In order to not change the geometry, I recommend you that change the merge order of the surfaces, sometimes tiny gaps exists between the surfaces (even when they are merged together), so changing the merge order and the merged surfaces (3 instead of 2 for example) SOMETIMES helps.

Also, you can change the accuracy of your model, which probably results in more problems at the moment of merge the surfaces, but once that is solved, it probably solidify the part just like you want.

Patience.

rng1-VisitorAuthor
1-Visitor
December 28, 2015

Hi Ruben,

I've figured it out now, turns out one of very small surfaces on my skeleton model wasn't 'watertight' even after merging. This was discovered after recommendations to check the model in wire frame mode.
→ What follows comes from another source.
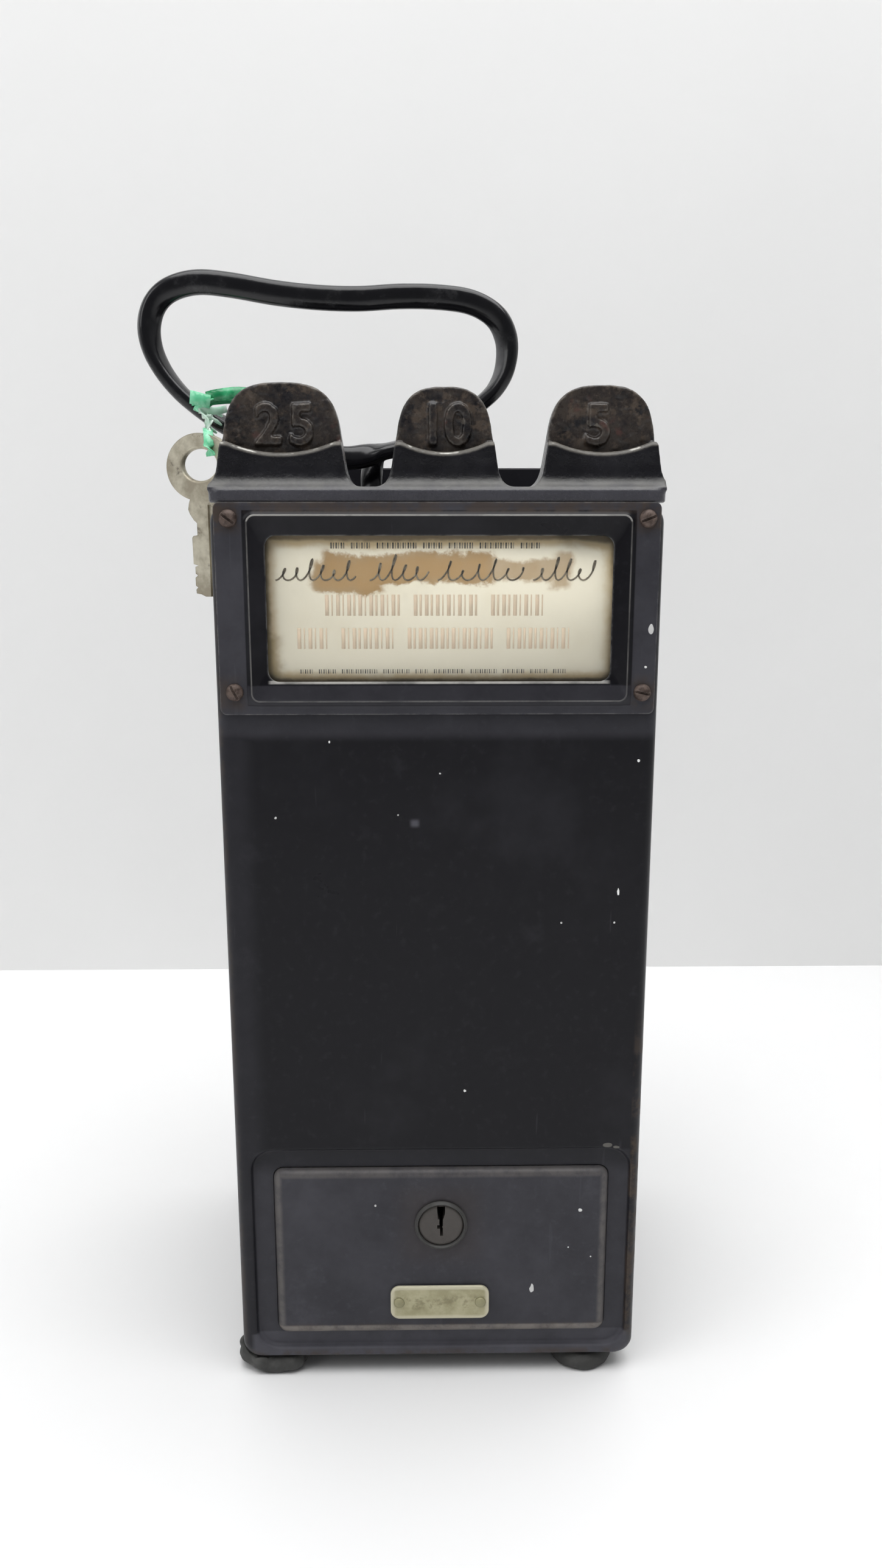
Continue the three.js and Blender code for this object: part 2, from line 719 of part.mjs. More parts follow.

Any reasons as to why the quilts still merge at the first stage even though its not watertight?

Cheers,

Ray

Dale_Rosema
23-Emerald III
23-Emerald III
December 28, 2015

Don't forget to mark your answer as correct.

1-Visitor
December 29, 2015

‌Another way to go about the modeling of something like this is to break the surface geometry into simpler more manageable segments instead of having one single merged surface that contains all the geometry elements of the final geometry. Having simpler surface segments that allow for solidification, patching, and removal of material may remove the problems altogether that one large surface merge may cause.